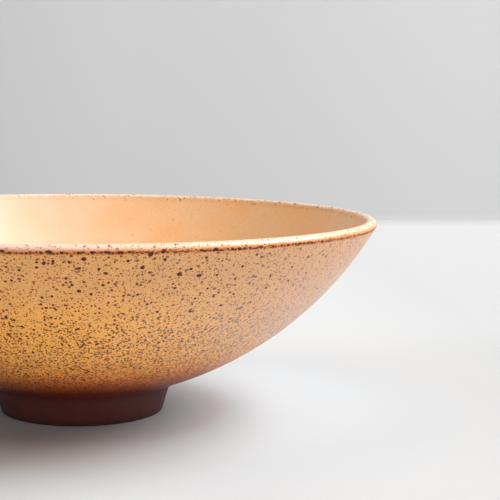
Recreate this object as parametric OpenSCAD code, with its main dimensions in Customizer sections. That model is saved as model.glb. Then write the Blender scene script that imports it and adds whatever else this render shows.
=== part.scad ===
// Wide, shallow salad bowl of thrown stoneware: a clay wall on a turned foot ring, glazed in two coats.
// The origin is the middle of the foot on the table, with +Z up. All sizes are in millimetres.
// Every piece is one turn about Z of a flat half section, drawn with the radius along X and the height along Y.

/* [Bowl] */
// Diameter across the sharp edge under the lip
edge_d = 300; // [270:1:330]
// Height from the table to the top of the lip
bowl_h = 101; // [92:1:110]
// Height of the inside floor at its middle
floor_h = 15; // [13.5:0.5:17]
// Thickness of the floor at its middle, from the inside down to the outer wall's arc
floor_t = 7.4; // [6.6:0.1:8.6]
// Thickness halfway up the wall, glaze to glaze
wall_t = 5.4; // [4.9:0.1:6.4]

/* [Lip] */
// Radius of the rounded lip
lip_r = 2.9; // [2.6:0.1:3.2]
// Depth of the sharp edge below the top of the lip
edge_drop = 3.1; // [2.7:0.1:3.5]

/* [Glaze] */
// Thickness of the glaze on the clay
glaze_t = 0.45; // [0.35:0.05:0.55]
// Half the width of the bare clay line along the sharp edge
bare_w = 0.4; // [0.35:0.05:0.6]
// Radius of the thick roll along the end of the outer glaze
roll_r = 0.8; // [0.7:0.05:1]

/* [Foot] */
// Diameter of the foot where it stands on the table
foot_d = 82.6; // [76:0.2:88]
// Width of the foot's standing face with the rounded edges beside it
foot_w = 7.2; // [6:0.1:8.6]
// Outward lean of the foot's outside, in degrees from upright
foot_lean = 16; // [12:1:18]
// Inward lean of the foot's inside, in degrees from upright
well_lean = 10; // [6:1:14]
// Radius of the rounded edges beside the standing face
foot_edge_r = 0.9; // [0.7:0.1:1.2]
// Radius of the cove turned between the foot's outside and the wall
cove_r = 8; // [7:0.1:9]
// Depth that the cove is turned into the wall's arc
cove_cut = 0.1; // [0.05:0.01:0.2]
// Diameter of the flat turned underside in the middle of the foot's well
flat_d = 34; // [28:1:40]

/* [Hidden] */
$fn = 240;

clay_colour = "#4F2C26";
outer_glaze_colour = "#CE8F4B";
liner_glaze_colour = "#E0AC6C";

// Facets of the lip's round and of each round at the foot, and sides of the small rounds of the glaze
lip_steps = 16;
foot_steps = 6;
glaze_sides = 12;

// The sharp edge, and the middle of the lip's round, which passes through it
edge = [edge_d / 2, bowl_h - edge_drop];
lip = [edge.x - sqrt(pow(lip_r, 2) - pow(edge_drop - lip_r, 2)), bowl_h - lip_r];
edge_angle = angle_from_down(edge - lip);

// The inside is part of a sphere that starts level at the floor and runs smoothly into the lip
inner_h = (pow(lip.x, 2) + pow(lip.y, 2) - pow(lip_r - floor_h, 2)) / (2 * (bowl_h - floor_h));
inner_c = [0, inner_h];
inner_r = inner_h - floor_h;
lip_angle = angle_from_down(lip - inner_c);

// A place in the middle of the wall, as far below the lip's middle as the lip's radius
under_lip = lip + lip_r * down(lip_angle - 90);

// The outer wall is an arc through the floor's underside, a point halfway up and the sharp edge
base = [0, floor_h - floor_t];
halfway = inner_c + (inner_r + wall_t) * down(lip_angle / 2);
outer_c = circle_middle(base, halfway, edge);
outer_r = norm(edge - outer_c);
clay_r = outer_r - glaze_t;
outer_edge_angle = angle_from_down(edge - outer_c);

// The two coats part along the mitre of the sharp edge, which starts in the middle of the wall
mitre_angle = (edge_angle + outer_edge_angle) / 2;
mitre_start = edge - wall_t / 2 * down(mitre_angle);

// The foot's outside rises along foot_up, and foot_side points square out of it
foot_out = [foot_d / 2, 0];
foot_in = [foot_d / 2 - foot_w, 0];
foot_up = [sin(foot_lean), cos(foot_lean)];
foot_side = down(90 - foot_lean);
well_up = [-sin(well_lean), cos(well_lean)];

// The cove runs smoothly out of the foot's outside and cuts a little into the clay's arc
cove_reach = clay_r + cove_r - cove_cut;
cove_line = foot_out + cove_r * foot_side - outer_c;
cove_up = -(cove_line * foot_up) - sqrt(pow(cove_line * foot_up, 2) - cove_line * cove_line + pow(cove_reach, 2));
cove_c = outer_c + cove_line + cove_up * foot_up;
cove_angle = angle_from_down(cove_c - outer_c);

// The outer glaze ends in a roll about the point where the cove leaves the clay's arc
line_angle = cove_angle
    + acos((pow(clay_r, 2) + pow(cove_reach, 2) - pow(cove_r, 2)) / (2 * clay_r * cove_reach));
line_end = outer_c + clay_r * down(line_angle);

// The foot ring's flat seat, where its outside runs into the cove
seat_h = cove_c.y - cove_r * foot_side.y;

// The flat underside, where the clay's arc reaches its diameter
flat_h = outer_c.y - sqrt(pow(clay_r, 2) - pow(flat_d / 2 - outer_c.x, 2));

// A section is cut by lines that run this far, well past the part
reach = 2 * edge_d;

// Direction at an angle in degrees from straight down, turning outward
function down(angle) = [sin(angle), -cos(angle)];

// Angle of a vector in degrees from straight down, turning outward
function angle_from_down(v) = atan2(v.x, -v.y);

// Points along an arc about a middle
function arc(middle, r, start_angle, end_angle, steps) = [
    for (i = [0 : steps]) middle + r * down(start_angle + (end_angle - start_angle) * i / steps)
];

// Middle of the circle through three points
function circle_middle(a, b, c) =
    let (
        ab = b - a,
        ac = c - a,
        twice_area = 2 * (ab.x * ac.y - ab.y * ac.x)
    )
    a + [ac.y * (ab * ab) - ab.y * (ac * ac), ab.x * (ac * ac) - ac.x * (ab * ab)] / twice_area;

// Point on the foot's outside at a height
function foot_outside(h) = foot_out + h / foot_up.y * foot_up;

// Point on the foot's inside at a height
function well_side(h) = foot_in + h / well_up.y * well_up;

// Distance from a corner to where a round touches its two sides, which run along a and b
function corner_cut(r, a, b) = r / tan(acos(a * b) / 2);

// A full disc about a point
module disc(middle, r) {
    translate(middle)
        circle(r = r);
}

// The part of a section between two directions, seen from a point
module slice(from, start_angle, end_angle) {
    polygon([
        from,
        from + reach * down(start_angle),
        from + reach * down((start_angle + end_angle) / 2),
        from + reach * down(end_angle)
    ]);
}

// Half section of the bowl without its foot, drawn a given depth below the finished surface
module shell_section(depth) {
    intersection() {
        disc(outer_c, outer_r - depth);
        union() {
            difference() {
                slice(inner_c, 0, lip_angle);
                disc(inner_c, inner_r + depth);
            }
            polygon(concat(
                [under_lip, under_lip + 2 * lip_r * down(lip_angle)],
                arc(lip, lip_r - depth, edge_angle, lip_angle + 180, lip_steps)
            ));
        }
    }
}

// The spot about the sharp edge that the glaze leaves bare
module bare_spot() {
    translate(edge)
        circle(r = norm([glaze_t, bare_w]), $fn = glaze_sides);
}

// Everything outside the middle of the wall, from an angle at the outer arc's middle up to the mitre
module outside(start_angle) {
    difference() {
        slice(outer_c, start_angle, outer_edge_angle);
        disc(outer_c, outer_r - wall_t / 2);
        slice(mitre_start, mitre_angle, mitre_angle + 90);
    }
}

// Half section of the clay body, with its shoulder down to the foot's seat and its flat underside
module body_section() {
    difference() {
        union() {
            shell_section(glaze_t);
            polygon([
                well_side(seat_h),
                [cove_c.x, seat_h],
                outer_c + outer_r * down(cove_angle),
                outer_c + (outer_r - wall_t / 2) * down(line_angle),
                outer_c + (outer_r - wall_t / 2) * down(angle_from_down(foot_in - outer_c))
            ]);
        }
        disc(cove_c, cove_r);
        square([well_side(flat_h).x, flat_h]);
    }
    intersection() {
        shell_section(0);
        bare_spot();
    }
}

// Half section of the foot ring, with a round at each edge of its standing face, fitted under the clay's arc
module foot_section() {
    in_cut = corner_cut(foot_edge_r, well_up, [1, 0]);
    out_cut = corner_cut(foot_edge_r, foot_up, [-1, 0]);
    difference() {
        polygon(concat(
            arc(foot_in + [in_cut, foot_edge_r], foot_edge_r, well_lean - 90, 0, foot_steps),
            arc(foot_out + [-out_cut, foot_edge_r], foot_edge_r, 0, 90 - foot_lean, foot_steps),
            [foot_outside(seat_h), well_side(seat_h)]
        ));
        disc(outer_c, clay_r);
    }
}

// Thrown clay body: floor, wall, lip with its bare edge, and the shoulder over the foot
module bowl_wall() {
    color(clay_colour)
        rotate_extrude()
            body_section();
}

// Turned ring that the bowl stands on
module foot_ring() {
    color(clay_colour)
        rotate_extrude()
            foot_section();
}

// Coat on the outer wall, from the bare edge down to the roll at the glaze line
module outer_glaze() {
    color(outer_glaze_colour)
        rotate_extrude()
            difference() {
                union() {
                    intersection() {
                        shell_section(0);
                        outside(line_angle);
                    }
                    translate(line_end)
                        circle(r = roll_r, $fn = glaze_sides);
                }
                body_section();
            }
}

// Coat on the whole inside and over the lip to the bare edge
module liner_glaze() {
    color(liner_glaze_colour)
        rotate_extrude()
            difference() {
                shell_section(0);
                body_section();
                outside(0);
            }
}

bowl_wall();
foot_ring();
outer_glaze();
liner_glaze();
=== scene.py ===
"""Speckled stoneware salad bowl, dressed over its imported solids.

Every length is in metres. The origin is the middle of the foot on the table, +Z is up and +Y points
away from the photograph's viewer. The four pieces of the bowl are turned about Z from flat sections
that repeat the solids' own sizes, but for the bare line along the sharp edge: it is narrower here, as
the photograph shows it. The large iron spots are a fifth piece that lies on the glaze.
"""

from __future__ import annotations

import logging
import math
import random
from collections.abc import Sequence
from dataclasses import dataclass
from enum import Enum
from functools import cached_property
from typing import Any, Union

import bpy
import numpy as np
from mathutils import Matrix, Vector
from mathutils.bvhtree import BVHTree


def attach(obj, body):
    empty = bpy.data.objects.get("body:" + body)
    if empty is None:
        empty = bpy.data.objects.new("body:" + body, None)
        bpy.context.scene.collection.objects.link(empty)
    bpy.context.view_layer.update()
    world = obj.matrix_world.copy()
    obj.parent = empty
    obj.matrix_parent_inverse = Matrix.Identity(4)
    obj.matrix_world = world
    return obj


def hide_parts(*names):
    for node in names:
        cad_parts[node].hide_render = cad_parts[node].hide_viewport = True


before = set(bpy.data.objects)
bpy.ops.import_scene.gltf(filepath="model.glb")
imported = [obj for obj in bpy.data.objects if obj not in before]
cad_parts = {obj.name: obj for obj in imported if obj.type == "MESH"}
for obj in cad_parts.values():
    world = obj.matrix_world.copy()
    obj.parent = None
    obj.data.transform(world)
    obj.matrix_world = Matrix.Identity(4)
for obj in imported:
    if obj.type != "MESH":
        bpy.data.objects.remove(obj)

log = logging.getLogger("salad_bowl")

MM = 0.001
BODY = "root"
BAKE_MAP = "OFBake"
IRON_FIELD = "iron"
AXIS_TOUCH = 1e-7
SHARP_ANGLE = math.radians(50)
TURN = 2 * math.pi
HALF = 0.5
GLAZED = 1
COARSE_OCTAVES = 1.0
PLAIN_OCTAVES = 2.0
CLOUD_OCTAVES = 3.0
WHITE = (1.0, 1.0, 1.0, 1.0)
MIX_SHARE, MIX_FIRST, MIX_SECOND, MIX_RESULT = 0, 6, 7, 2

Colour = tuple[float, float, float]
Corner = tuple[int, int, int]
Seat = tuple[Vector, Vector, float, float]


class Slot(Enum):
    """Material slots of the record, one for each kind of piece."""

    CLAY = "clay_body"
    FOOT = "clay_foot"
    OUTER = "outer_glaze"
    LINER = "liner_glaze"


class Coat(Enum):
    """The two glaze coats, which are speckled and shaded in different ways."""

    OUTER = "outer"
    LINER = "liner"


def linear(red: int, green: int, blue: int) -> Colour:
    """Turns a colour as a screen shows it into the linear values that a shader takes.

    Args:
        red: Red from 0 to 255.
        green: Green from 0 to 255.
        blue: Blue from 0 to 255.

    Returns:
        The three linear values from 0 to 1.
    """
    full, knee, slope = 255, 0.04045, 12.92
    lift, stretch, power = 0.055, 1.055, 2.4

    def channel(level: int) -> float:
        """Linear value of one channel."""
        share = level / full
        return share / slope if share <= knee else ((share + lift) / stretch) ** power

    return channel(red), channel(green), channel(blue)


def put(name: str, data: bpy.types.ID) -> bpy.types.Object:
    """Puts a mesh, lamp or camera into the scene as a new object."""
    thing = bpy.data.objects.new(name, data)
    bpy.context.scene.collection.objects.link(thing)
    return thing


def down(angle: float) -> np.ndarray:
    """Unit vector at an angle from straight down, turning outward."""
    return np.array([math.sin(angle), -math.cos(angle)])


def angle_from_down(line: np.ndarray) -> float:
    """Angle of a flat vector from straight down, turning outward."""
    return math.atan2(line[0], -line[1])


def arc(middle: np.ndarray, radius: float, start: float, end: float, steps: int) -> np.ndarray:
    """Points along an arc.

    Args:
        middle: Middle of the arc, as radius and height.
        radius: Radius of the arc.
        start: First angle from straight down.
        end: Last angle from straight down.
        steps: Number of steps between the two.

    Returns:
        One row of radius and height for each point.
    """
    angles = np.linspace(start, end, steps + 1)
    return middle + radius * np.column_stack([np.sin(angles), -np.cos(angles)])


def circle_middle(a: np.ndarray, b: np.ndarray, c: np.ndarray) -> np.ndarray:
    """Middle of the circle through three points.

    Args:
        a: First point.
        b: Second point.
        c: Third point.

    Returns:
        The middle as radius and height.
    """
    ab = b - a
    ac = c - a
    twice_area = 2 * (ab[0] * ac[1] - ab[1] * ac[0])
    across = ac[1] * (ab @ ab) - ab[1] * (ac @ ac)
    along = ab[0] * (ac @ ac) - ac[0] * (ab @ ab)
    return a + np.array([across, along]) / twice_area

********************

Written instruction —
Quote only the lines running from the line that holds "to the bare edge" to the line that holds "its imported solids.", both ends included.

Finished exercise —
// Coat on the whole inside and over the lip to the bare edge
module liner_glaze() {
    color(liner_glaze_colour)
        rotate_extrude()
            difference() {
                shell_section(0);
                body_section();
                outside(0);
            }
}

bowl_wall();
foot_ring();
outer_glaze();
liner_glaze();
=== scene.py ===
"""Speckled stoneware salad bowl, dressed over its imported solids.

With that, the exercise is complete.